### TASK DETAILS
Starting at the line that has "Keep writing the" and stopping after the line that has "sideways) * MESH_WIDTH", reproduce the listing below exactly; omit everything else.

☆ ☆ ☆ ☆ ☆ ☆ ☆

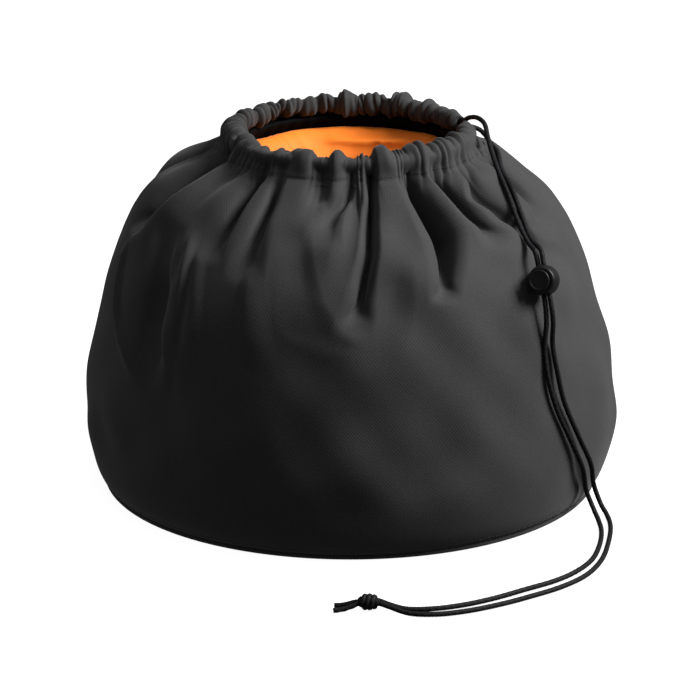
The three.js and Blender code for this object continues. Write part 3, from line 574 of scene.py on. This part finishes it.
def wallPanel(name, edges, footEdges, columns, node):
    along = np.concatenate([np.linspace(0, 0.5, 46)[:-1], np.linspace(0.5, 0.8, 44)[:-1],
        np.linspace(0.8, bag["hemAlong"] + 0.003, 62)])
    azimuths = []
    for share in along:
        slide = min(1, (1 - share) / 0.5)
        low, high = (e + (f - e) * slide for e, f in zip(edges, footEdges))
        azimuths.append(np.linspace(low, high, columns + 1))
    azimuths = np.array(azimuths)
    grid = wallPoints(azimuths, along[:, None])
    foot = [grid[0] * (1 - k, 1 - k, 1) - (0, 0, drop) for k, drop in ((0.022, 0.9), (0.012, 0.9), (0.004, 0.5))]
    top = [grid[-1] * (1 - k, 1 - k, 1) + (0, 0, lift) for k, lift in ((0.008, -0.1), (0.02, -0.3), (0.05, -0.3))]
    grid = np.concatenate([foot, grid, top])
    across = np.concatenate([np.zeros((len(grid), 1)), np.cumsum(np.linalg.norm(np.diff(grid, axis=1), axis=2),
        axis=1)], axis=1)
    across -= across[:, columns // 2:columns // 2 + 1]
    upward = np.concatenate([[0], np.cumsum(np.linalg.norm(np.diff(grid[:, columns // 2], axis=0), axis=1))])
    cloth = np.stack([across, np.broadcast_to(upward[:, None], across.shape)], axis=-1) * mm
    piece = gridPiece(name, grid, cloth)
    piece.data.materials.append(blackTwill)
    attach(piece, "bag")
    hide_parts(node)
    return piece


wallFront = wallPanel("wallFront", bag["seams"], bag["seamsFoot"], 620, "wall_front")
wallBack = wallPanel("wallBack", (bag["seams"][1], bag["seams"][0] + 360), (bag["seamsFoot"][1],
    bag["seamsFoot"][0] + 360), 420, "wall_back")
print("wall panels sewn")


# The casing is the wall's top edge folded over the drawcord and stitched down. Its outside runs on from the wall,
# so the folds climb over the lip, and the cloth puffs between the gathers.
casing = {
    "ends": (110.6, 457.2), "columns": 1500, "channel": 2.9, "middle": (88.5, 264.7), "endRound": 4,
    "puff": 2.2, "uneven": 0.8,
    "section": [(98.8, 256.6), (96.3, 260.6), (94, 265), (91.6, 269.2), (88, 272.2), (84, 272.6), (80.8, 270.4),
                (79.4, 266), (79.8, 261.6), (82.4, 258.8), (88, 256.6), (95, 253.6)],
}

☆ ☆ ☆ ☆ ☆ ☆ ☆

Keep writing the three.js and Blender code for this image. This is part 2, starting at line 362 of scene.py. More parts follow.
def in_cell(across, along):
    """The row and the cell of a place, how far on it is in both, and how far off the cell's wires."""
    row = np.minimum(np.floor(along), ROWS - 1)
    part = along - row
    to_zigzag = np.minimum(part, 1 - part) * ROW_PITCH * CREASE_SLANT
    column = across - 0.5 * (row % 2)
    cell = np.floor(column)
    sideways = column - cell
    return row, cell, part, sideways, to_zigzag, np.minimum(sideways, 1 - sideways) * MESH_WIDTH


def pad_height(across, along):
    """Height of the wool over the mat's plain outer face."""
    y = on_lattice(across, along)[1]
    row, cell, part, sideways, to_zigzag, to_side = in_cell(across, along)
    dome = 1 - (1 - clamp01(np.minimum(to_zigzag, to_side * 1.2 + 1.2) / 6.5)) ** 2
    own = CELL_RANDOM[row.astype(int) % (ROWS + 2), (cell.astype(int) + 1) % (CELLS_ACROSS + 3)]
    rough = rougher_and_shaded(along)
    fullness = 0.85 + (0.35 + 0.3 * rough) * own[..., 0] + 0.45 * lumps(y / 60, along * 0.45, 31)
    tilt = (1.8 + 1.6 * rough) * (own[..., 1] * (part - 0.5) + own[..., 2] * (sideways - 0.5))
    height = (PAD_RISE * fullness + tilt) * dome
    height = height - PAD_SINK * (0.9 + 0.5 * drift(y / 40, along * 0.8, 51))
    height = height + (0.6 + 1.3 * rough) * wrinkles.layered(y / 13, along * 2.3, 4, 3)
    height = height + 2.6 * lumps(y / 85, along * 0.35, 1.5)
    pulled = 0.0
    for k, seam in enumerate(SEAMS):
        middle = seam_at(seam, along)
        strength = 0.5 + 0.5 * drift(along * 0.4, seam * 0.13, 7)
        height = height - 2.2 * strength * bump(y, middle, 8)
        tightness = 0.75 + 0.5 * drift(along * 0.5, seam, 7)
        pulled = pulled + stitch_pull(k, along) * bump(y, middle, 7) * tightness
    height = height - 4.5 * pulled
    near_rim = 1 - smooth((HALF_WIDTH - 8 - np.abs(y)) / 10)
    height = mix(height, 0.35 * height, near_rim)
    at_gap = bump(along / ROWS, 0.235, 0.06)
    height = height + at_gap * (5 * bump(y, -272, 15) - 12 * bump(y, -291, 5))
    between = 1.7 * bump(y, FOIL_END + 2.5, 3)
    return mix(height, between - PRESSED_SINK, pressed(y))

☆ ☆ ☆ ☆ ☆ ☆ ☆

### EXERCISE RESPONSE
Keep writing the three.js and Blender code for this image. This is part 2, starting at line 362 of scene.py. More parts follow.
def in_cell(across, along):
    """The row and the cell of a place, how far on it is in both, and how far off the cell's wires."""
    row = np.minimum(np.floor(along), ROWS - 1)
    part = along - row
    to_zigzag = np.minimum(part, 1 - part) * ROW_PITCH * CREASE_SLANT
    column = across - 0.5 * (row % 2)
    cell = np.floor(column)
    sideways = column - cell
    return row, cell, part, sideways, to_zigzag, np.minimum(sideways, 1 - sideways) * MESH_WIDTH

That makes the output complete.